I'm really trying here, but these events come up multiple times a year and there doesn't seem room for people who don't have other cultures. I mean we're mostly British and German but it's been a couple hundred years and we have no ties to any of that food. I don't even feel like we have regional foods from the US that my family regularly eats (they did not want regional US foods though). I sort of felt like chocolate chip cookies were one of my family's specialties. If we don't have one, should we just pick someone else's culture and make a dish?


I'm from Germany. Would you like me to link some fairly easy recipes for you that are authentic and often used?
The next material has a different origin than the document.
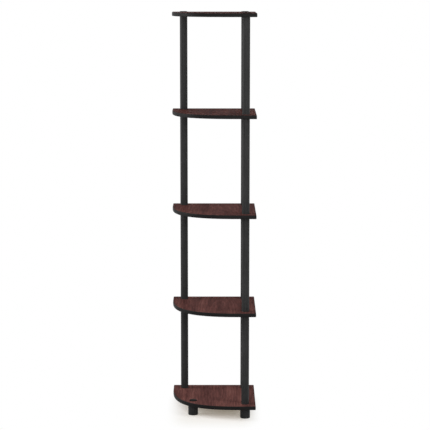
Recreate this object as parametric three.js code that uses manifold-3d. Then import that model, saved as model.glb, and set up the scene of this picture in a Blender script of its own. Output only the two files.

OP here- no that seems fake and inauthentic to me. Why is there so much emphasis on multiculturalism in schools? I don't really see this anywhere else and it just seems divisive. Only in America is American culture not a culture. I know Europeans definitely think we have American food and our own culture.


That’s because migrants drag their culture with them and it takes awhile to assimilate. My mother was raised in Canada, French Canadian and no one wants that gross Poutine. Living rural by the ocean I know they used to hang a big fish on the back porch and rip off a slab of it for a snack. Maybe I’d bring a raw fish.
Anonymous
Post 05/01/2025 22:21     Subject: Multicultural Potluck- what to bring?

Anonymous wrote:
Anonymous wrote:
Anonymous wrote:“Chocolate chip cookies are a traditional food from my household! I’m white!”


Jello salads are literally the thing I most associate with my grandma (Anglo-American colonist).

The only really yummy one is canned peach halves with ginger ale and peach Jello.

The most common one was strawberry Jello with Dole fruit cocktail.

The two I could never stomach were Lime Jello with cottage cheese and Orange Jello with carrot shreds and walnuts.

Serve on lettuce leaf.


How old are you?


Gen-X. My grandma's family was English but in Maryland in the Quaker colonial days.

Gen-X ate Jello. There was a big Knox Blox craze in the 1970s.